----- Raw records
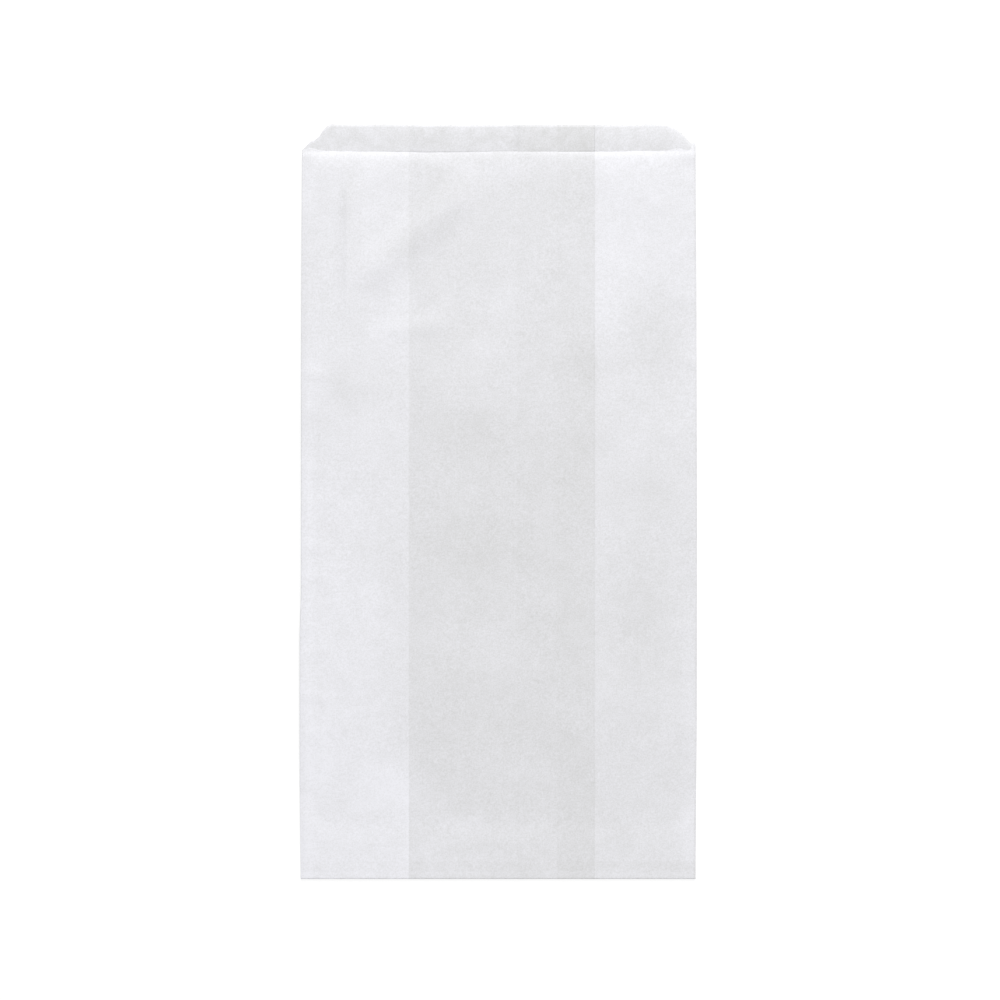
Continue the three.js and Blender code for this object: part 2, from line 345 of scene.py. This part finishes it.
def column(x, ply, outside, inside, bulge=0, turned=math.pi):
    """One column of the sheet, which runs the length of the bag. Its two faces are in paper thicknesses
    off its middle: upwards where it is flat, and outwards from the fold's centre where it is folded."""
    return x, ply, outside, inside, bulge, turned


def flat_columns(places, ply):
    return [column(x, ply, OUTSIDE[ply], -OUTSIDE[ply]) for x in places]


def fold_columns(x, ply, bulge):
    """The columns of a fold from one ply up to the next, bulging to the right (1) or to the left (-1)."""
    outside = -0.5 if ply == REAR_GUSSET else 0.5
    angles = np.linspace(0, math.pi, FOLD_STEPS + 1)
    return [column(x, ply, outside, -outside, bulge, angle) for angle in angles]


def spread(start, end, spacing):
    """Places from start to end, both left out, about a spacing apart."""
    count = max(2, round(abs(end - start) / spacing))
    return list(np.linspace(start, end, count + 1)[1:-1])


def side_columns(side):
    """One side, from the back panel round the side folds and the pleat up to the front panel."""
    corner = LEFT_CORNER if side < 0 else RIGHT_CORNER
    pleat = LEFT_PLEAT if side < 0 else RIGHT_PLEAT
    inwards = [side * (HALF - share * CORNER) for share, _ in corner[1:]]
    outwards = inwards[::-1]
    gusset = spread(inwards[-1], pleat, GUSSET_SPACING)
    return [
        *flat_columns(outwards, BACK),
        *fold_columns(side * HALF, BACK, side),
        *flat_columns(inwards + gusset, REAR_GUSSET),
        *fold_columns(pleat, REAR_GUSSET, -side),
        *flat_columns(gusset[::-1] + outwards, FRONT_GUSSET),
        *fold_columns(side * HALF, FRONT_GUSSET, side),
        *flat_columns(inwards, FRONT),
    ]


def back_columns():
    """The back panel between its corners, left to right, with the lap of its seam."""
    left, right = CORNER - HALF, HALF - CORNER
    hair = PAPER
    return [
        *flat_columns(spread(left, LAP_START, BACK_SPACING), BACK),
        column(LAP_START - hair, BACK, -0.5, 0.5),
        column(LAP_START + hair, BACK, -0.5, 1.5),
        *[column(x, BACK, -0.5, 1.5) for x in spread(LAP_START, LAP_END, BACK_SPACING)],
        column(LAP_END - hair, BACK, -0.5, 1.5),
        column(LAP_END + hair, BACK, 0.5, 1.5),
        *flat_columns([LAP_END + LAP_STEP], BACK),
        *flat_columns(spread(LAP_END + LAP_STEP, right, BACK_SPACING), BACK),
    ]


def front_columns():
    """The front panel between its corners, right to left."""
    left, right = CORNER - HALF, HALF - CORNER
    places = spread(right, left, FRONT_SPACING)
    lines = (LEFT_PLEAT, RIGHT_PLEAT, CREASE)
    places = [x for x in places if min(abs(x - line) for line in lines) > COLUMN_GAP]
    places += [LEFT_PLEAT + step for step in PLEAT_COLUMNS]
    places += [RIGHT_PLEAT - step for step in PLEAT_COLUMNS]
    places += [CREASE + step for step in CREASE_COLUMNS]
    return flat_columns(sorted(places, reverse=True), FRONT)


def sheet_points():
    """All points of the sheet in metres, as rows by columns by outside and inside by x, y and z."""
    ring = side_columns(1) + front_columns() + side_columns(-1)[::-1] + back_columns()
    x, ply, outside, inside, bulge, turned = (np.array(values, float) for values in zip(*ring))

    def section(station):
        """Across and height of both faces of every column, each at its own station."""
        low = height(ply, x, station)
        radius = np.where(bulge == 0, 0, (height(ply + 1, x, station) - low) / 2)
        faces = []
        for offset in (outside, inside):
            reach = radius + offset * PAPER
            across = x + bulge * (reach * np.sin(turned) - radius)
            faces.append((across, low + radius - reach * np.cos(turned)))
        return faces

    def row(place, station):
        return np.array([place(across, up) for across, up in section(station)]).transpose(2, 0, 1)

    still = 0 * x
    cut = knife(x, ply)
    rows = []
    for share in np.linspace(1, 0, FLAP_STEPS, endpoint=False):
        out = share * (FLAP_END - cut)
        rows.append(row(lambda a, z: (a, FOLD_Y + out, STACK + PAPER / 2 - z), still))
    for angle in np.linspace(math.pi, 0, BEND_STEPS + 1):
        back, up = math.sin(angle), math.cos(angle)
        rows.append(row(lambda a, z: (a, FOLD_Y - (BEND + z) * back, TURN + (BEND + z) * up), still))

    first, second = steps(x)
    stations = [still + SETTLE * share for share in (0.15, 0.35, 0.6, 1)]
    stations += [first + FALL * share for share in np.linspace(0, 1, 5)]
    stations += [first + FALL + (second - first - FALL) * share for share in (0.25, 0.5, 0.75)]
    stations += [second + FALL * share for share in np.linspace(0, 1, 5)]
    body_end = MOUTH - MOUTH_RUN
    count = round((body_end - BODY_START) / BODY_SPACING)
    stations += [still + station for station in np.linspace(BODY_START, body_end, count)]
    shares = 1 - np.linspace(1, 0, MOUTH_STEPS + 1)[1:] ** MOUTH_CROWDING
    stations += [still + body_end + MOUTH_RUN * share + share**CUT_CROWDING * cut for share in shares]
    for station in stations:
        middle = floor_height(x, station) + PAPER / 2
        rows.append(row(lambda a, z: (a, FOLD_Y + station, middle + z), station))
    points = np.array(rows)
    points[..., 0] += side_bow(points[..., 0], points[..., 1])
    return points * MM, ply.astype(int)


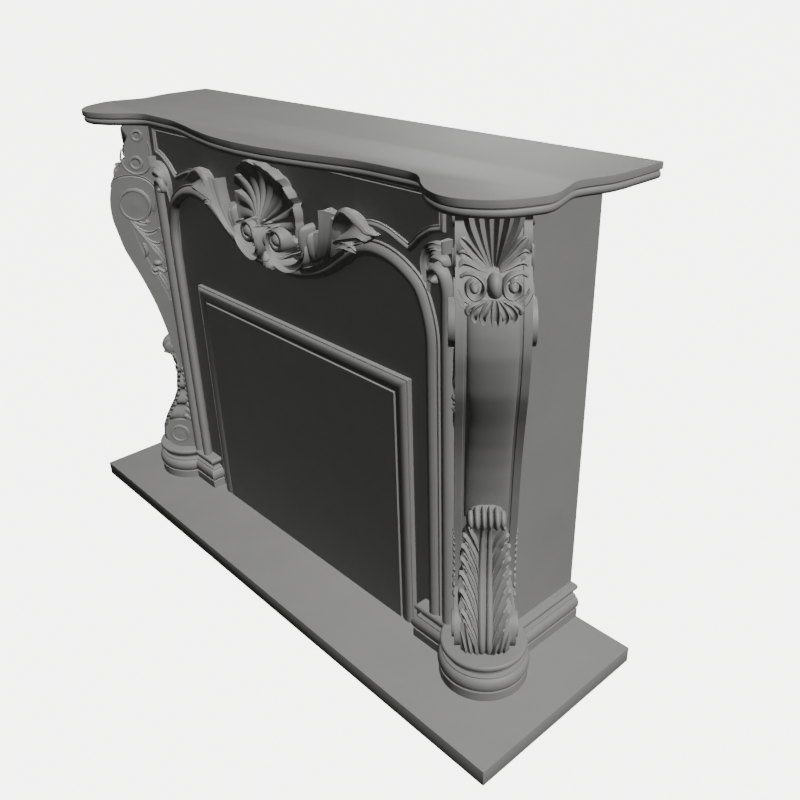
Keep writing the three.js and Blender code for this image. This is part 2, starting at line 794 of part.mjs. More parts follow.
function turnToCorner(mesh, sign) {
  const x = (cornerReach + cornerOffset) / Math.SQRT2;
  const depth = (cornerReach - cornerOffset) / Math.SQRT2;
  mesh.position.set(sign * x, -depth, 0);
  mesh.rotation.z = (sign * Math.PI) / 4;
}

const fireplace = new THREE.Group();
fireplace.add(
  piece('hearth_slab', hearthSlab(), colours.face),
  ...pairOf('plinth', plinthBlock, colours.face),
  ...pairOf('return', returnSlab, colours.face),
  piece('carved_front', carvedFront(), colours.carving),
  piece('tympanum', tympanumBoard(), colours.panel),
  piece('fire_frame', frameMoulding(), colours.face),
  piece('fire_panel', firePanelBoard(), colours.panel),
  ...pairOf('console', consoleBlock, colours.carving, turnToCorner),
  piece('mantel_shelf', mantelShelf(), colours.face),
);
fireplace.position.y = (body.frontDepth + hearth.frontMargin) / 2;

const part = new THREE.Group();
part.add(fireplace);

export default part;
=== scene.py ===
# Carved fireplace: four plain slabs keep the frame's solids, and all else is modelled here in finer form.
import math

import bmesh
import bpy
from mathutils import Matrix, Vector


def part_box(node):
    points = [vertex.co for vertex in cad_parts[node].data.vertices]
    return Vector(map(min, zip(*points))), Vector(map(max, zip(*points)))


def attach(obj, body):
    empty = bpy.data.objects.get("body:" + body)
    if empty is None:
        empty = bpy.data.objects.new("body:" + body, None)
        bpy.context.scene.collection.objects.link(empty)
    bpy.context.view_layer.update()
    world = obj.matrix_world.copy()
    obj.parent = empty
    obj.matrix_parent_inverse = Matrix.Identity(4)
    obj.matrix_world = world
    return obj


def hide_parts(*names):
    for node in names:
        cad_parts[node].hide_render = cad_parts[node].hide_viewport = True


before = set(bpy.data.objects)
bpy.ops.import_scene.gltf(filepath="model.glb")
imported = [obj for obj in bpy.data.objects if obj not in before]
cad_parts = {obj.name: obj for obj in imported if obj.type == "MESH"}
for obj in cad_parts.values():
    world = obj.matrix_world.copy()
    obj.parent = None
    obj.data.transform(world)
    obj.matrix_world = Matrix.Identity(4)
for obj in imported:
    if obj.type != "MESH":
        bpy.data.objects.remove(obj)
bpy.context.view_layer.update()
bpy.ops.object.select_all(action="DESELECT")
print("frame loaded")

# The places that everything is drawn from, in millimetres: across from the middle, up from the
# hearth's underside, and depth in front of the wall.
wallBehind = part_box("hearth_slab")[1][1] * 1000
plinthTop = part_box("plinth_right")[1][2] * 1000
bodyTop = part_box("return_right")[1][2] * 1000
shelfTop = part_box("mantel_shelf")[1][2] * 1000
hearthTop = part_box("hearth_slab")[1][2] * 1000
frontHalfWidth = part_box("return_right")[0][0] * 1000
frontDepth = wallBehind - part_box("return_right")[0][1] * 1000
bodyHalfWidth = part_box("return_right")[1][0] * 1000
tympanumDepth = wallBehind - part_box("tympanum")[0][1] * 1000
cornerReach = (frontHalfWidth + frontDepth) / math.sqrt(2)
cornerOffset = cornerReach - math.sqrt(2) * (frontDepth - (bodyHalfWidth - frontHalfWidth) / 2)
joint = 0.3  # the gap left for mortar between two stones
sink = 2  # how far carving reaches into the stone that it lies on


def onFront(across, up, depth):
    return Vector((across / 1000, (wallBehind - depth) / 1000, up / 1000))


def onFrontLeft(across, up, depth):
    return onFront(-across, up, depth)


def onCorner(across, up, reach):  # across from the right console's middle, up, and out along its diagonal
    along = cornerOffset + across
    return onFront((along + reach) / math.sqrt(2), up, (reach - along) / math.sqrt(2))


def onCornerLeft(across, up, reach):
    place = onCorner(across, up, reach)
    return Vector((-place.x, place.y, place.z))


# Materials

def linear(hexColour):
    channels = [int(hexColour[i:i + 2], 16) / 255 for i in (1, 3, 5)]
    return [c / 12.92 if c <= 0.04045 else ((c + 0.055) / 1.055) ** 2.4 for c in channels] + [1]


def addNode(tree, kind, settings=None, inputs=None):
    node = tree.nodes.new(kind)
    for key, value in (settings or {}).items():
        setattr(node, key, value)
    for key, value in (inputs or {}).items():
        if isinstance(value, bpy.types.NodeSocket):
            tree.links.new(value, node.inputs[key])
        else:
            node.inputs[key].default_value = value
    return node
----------
◆ **Task statement**: In the listing above, find the line with "const fireplace = new THREE.Group();" and the line with "cad_parts[node].hide_render = cad_parts[node].hide_viewport", then print exactly those lines and every line between them.

◆ **Output**:
const fireplace = new THREE.Group();
fireplace.add(
  piece('hearth_slab', hearthSlab(), colours.face),
  ...pairOf('plinth', plinthBlock, colours.face),
  ...pairOf('return', returnSlab, colours.face),
  piece('carved_front', carvedFront(), colours.carving),
  piece('tympanum', tympanumBoard(), colours.panel),
  piece('fire_frame', frameMoulding(), colours.face),
  piece('fire_panel', firePanelBoard(), colours.panel),
  ...pairOf('console', consoleBlock, colours.carving, turnToCorner),
  piece('mantel_shelf', mantelShelf(), colours.face),
);
fireplace.position.y = (body.frontDepth + hearth.frontMargin) / 2;

const part = new THREE.Group();
part.add(fireplace);

export default part;
=== scene.py ===
# Carved fireplace: four plain slabs keep the frame's solids, and all else is modelled here in finer form.
import math

import bmesh
import bpy
from mathutils import Matrix, Vector


def part_box(node):
    points = [vertex.co for vertex in cad_parts[node].data.vertices]
    return Vector(map(min, zip(*points))), Vector(map(max, zip(*points)))


def attach(obj, body):
    empty = bpy.data.objects.get("body:" + body)
    if empty is None:
        empty = bpy.data.objects.new("body:" + body, None)
        bpy.context.scene.collection.objects.link(empty)
    bpy.context.view_layer.update()
    world = obj.matrix_world.copy()
    obj.parent = empty
    obj.matrix_parent_inverse = Matrix.Identity(4)
    obj.matrix_world = world
    return obj


def hide_parts(*names):
    for node in names:
        cad_parts[node].hide_render = cad_parts[node].hide_viewport = True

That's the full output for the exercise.